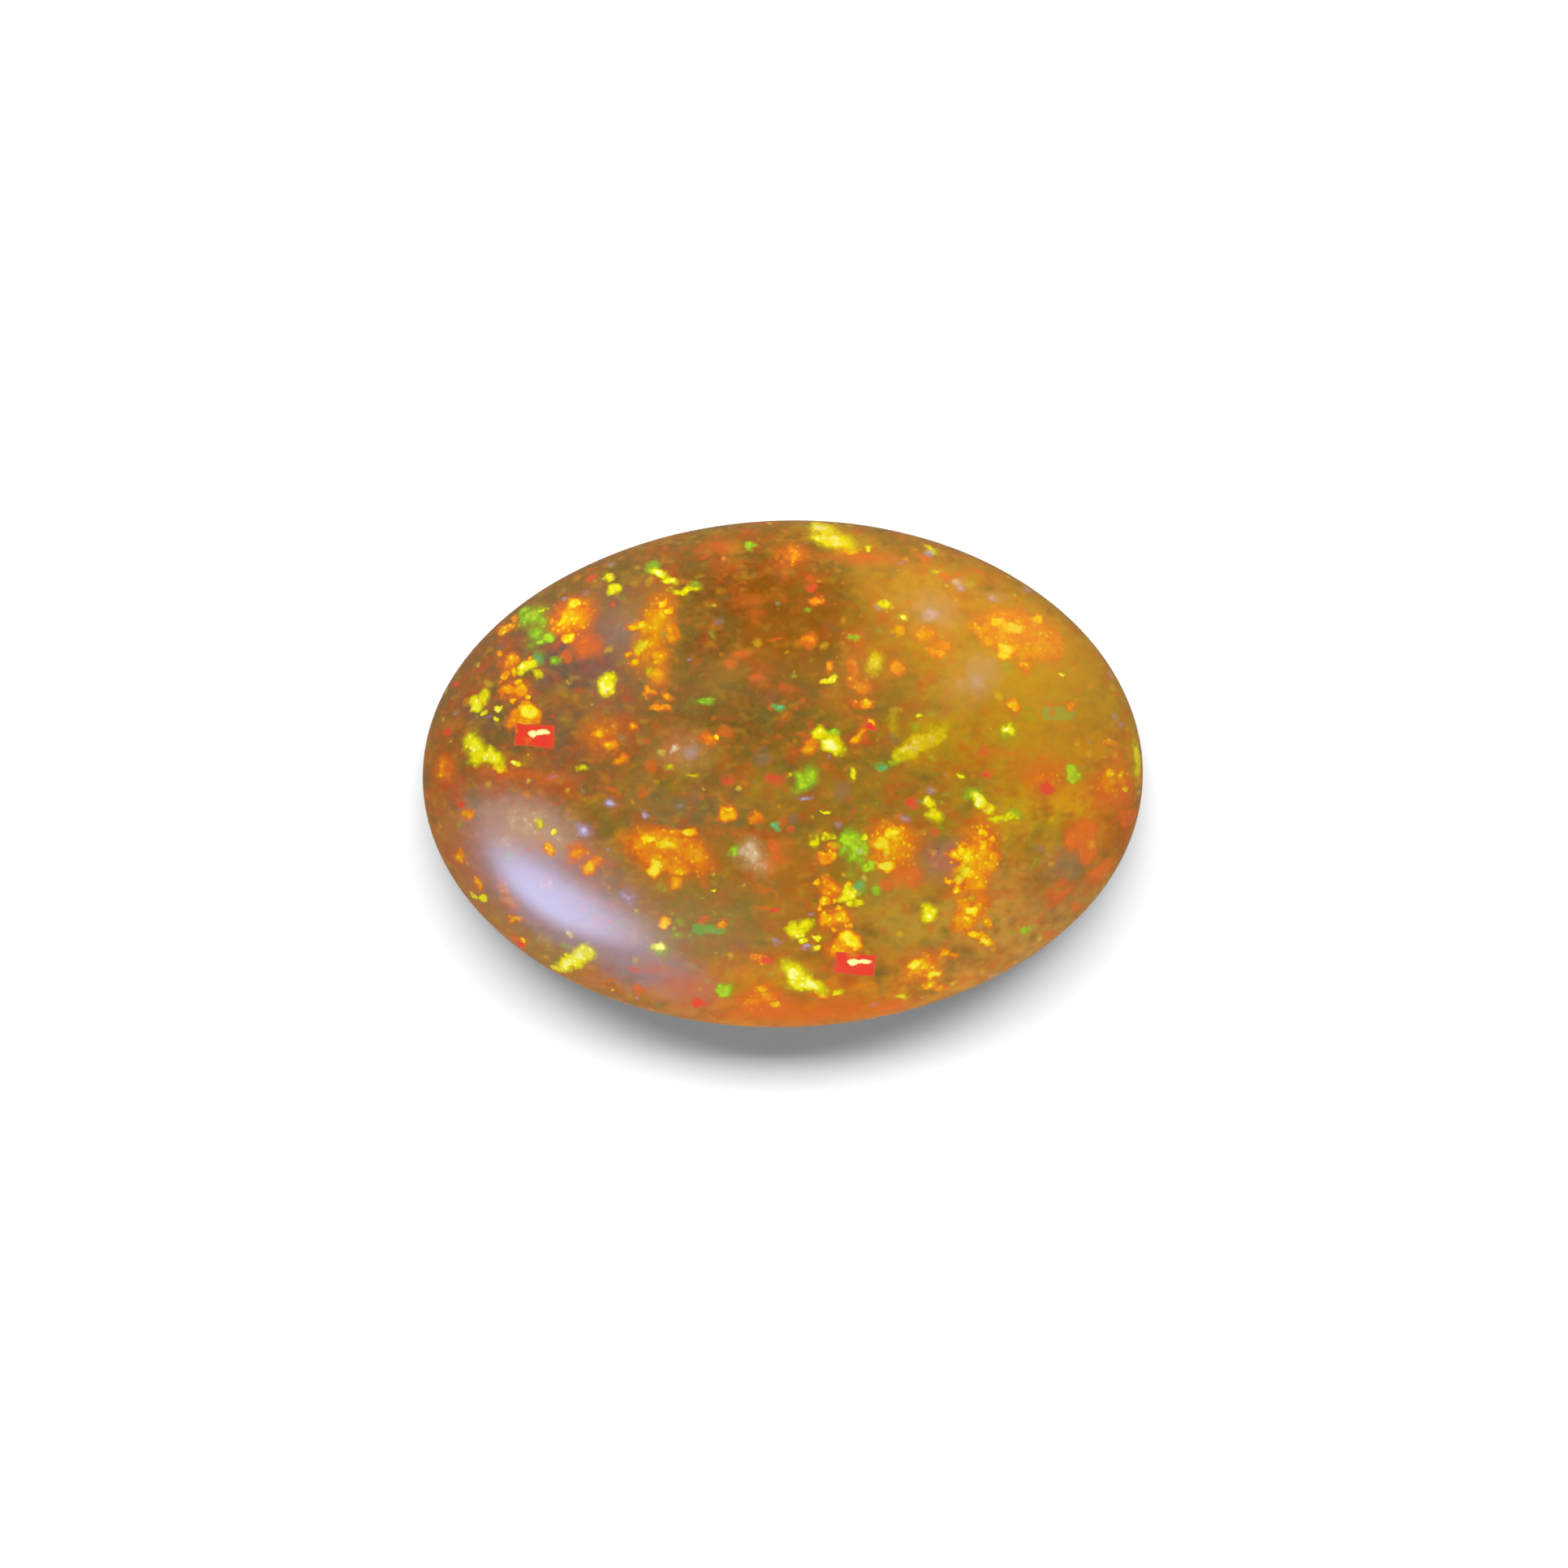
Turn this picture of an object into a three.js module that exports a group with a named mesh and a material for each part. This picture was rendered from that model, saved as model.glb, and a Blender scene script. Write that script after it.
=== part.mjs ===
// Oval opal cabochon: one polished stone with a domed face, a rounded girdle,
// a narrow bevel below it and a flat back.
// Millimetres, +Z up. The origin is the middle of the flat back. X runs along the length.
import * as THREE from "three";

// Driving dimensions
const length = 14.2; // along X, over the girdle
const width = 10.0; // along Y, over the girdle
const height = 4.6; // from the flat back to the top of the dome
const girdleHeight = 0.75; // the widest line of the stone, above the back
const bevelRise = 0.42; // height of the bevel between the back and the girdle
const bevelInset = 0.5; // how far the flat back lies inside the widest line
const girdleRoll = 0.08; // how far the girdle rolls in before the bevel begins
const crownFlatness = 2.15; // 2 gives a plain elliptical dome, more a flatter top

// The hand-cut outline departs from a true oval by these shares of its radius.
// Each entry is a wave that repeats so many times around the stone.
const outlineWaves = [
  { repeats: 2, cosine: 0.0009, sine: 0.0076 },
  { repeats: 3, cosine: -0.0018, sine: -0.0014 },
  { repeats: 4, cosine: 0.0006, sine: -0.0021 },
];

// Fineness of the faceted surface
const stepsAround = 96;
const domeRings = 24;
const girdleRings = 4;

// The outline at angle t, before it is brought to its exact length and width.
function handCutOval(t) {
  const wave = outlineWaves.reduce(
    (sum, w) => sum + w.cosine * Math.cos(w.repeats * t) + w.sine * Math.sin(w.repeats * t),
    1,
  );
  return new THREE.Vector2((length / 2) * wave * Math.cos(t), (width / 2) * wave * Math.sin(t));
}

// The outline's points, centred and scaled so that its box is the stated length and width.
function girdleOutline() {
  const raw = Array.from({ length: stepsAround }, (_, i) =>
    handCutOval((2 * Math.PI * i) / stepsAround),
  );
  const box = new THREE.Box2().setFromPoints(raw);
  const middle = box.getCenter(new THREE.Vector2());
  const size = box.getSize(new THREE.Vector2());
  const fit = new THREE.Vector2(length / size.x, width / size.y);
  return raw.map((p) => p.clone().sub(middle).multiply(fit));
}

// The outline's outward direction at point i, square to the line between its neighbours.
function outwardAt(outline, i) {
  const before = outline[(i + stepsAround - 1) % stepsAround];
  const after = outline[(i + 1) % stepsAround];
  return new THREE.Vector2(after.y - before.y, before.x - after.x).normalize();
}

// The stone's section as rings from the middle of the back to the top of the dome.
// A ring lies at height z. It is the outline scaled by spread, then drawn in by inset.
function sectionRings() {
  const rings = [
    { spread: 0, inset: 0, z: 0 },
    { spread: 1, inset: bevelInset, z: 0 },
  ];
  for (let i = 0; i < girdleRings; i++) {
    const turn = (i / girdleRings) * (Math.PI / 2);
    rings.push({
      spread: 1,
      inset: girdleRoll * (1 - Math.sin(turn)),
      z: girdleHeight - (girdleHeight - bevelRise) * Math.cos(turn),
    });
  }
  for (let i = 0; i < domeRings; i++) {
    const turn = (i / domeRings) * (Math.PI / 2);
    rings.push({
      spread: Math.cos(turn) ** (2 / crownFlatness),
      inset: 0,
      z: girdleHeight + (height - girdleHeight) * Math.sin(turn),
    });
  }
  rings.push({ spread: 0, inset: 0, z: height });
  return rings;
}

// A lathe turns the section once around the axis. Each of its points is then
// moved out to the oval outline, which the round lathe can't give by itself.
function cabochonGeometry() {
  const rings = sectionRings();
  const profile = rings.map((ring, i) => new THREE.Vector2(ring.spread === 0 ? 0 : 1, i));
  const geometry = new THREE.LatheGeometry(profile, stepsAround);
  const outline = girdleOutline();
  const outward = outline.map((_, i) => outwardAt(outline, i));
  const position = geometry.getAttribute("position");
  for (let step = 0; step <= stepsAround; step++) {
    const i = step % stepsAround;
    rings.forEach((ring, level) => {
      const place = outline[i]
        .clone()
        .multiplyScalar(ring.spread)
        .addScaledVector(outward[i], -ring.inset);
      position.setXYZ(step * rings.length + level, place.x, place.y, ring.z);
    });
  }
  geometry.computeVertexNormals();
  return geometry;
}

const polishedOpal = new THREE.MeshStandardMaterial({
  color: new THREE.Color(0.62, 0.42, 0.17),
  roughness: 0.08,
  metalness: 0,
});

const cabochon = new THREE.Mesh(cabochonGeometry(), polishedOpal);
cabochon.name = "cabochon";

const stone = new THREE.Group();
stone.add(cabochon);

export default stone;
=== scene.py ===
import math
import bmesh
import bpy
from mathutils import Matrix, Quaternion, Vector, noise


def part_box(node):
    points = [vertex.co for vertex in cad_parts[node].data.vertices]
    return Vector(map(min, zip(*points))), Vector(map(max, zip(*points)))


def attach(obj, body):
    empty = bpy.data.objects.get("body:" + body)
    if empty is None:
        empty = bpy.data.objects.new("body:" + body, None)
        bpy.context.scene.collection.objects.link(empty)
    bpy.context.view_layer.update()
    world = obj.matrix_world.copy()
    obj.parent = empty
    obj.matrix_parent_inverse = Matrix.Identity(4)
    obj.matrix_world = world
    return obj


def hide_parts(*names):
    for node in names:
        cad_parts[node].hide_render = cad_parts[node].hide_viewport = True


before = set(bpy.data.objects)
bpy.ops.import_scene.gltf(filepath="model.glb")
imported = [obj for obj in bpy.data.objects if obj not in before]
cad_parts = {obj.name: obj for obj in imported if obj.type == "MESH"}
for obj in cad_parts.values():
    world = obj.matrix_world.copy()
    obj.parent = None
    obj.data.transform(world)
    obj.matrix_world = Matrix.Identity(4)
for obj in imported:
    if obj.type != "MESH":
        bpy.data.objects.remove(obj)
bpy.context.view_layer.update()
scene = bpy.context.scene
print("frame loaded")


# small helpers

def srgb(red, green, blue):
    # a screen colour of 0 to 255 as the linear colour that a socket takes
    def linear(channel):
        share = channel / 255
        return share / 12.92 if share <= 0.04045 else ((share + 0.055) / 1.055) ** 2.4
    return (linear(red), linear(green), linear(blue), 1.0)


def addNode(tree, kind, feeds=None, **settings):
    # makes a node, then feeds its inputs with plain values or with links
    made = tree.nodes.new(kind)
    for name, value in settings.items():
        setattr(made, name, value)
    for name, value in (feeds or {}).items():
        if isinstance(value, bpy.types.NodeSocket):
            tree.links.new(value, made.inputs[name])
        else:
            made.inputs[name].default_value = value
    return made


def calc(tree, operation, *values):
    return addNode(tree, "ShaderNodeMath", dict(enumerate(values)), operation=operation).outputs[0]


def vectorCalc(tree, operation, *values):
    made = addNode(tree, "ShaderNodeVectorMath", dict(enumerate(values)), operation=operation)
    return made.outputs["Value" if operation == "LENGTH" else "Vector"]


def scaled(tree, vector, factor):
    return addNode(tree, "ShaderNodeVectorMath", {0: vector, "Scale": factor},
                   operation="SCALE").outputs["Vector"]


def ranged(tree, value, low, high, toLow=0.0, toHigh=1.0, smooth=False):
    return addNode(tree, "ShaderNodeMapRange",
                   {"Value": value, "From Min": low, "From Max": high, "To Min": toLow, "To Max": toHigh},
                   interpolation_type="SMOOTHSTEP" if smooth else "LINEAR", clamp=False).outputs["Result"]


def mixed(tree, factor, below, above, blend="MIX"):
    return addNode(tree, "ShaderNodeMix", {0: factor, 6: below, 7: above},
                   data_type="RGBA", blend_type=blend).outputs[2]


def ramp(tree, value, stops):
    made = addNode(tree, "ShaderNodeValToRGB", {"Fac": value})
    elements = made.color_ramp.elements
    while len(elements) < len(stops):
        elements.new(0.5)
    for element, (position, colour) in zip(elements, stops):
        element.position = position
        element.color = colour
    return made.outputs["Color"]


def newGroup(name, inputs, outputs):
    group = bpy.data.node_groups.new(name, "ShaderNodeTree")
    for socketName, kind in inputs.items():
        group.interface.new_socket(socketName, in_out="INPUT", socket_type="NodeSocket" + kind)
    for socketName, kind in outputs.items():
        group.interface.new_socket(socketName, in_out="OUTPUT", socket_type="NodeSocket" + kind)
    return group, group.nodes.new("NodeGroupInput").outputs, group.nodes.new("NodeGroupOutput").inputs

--

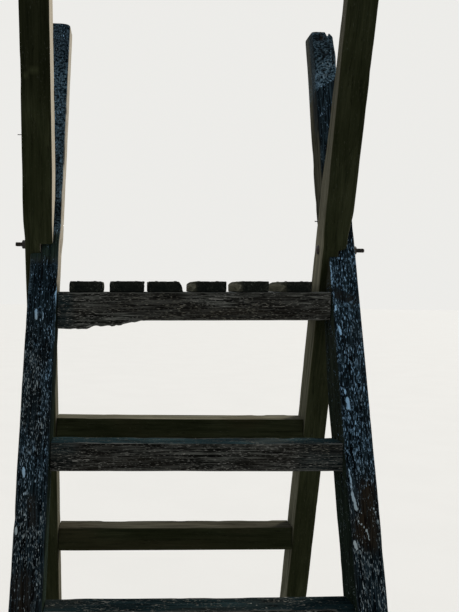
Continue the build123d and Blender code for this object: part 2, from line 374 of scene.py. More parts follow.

## DO THIS
Your task is to extract exactly the lines starting at the line with "const cabochon = new" and ending at the line with "obj.parent = None", including both ends, and no other lines.

## ANSWER TO THE TASK
const cabochon = new THREE.Mesh(cabochonGeometry(), polishedOpal);
cabochon.name = "cabochon";

const stone = new THREE.Group();
stone.add(cabochon);

export default stone;
=== scene.py ===
import math
import bmesh
import bpy
from mathutils import Matrix, Quaternion, Vector, noise


def part_box(node):
    points = [vertex.co for vertex in cad_parts[node].data.vertices]
    return Vector(map(min, zip(*points))), Vector(map(max, zip(*points)))


def attach(obj, body):
    empty = bpy.data.objects.get("body:" + body)
    if empty is None:
        empty = bpy.data.objects.new("body:" + body, None)
        bpy.context.scene.collection.objects.link(empty)
    bpy.context.view_layer.update()
    world = obj.matrix_world.copy()
    obj.parent = empty
    obj.matrix_parent_inverse = Matrix.Identity(4)
    obj.matrix_world = world
    return obj


def hide_parts(*names):
    for node in names:
        cad_parts[node].hide_render = cad_parts[node].hide_viewport = True


before = set(bpy.data.objects)
bpy.ops.import_scene.gltf(filepath="model.glb")
imported = [obj for obj in bpy.data.objects if obj not in before]
cad_parts = {obj.name: obj for obj in imported if obj.type == "MESH"}
for obj in cad_parts.values():
    world = obj.matrix_world.copy()
    obj.parent = None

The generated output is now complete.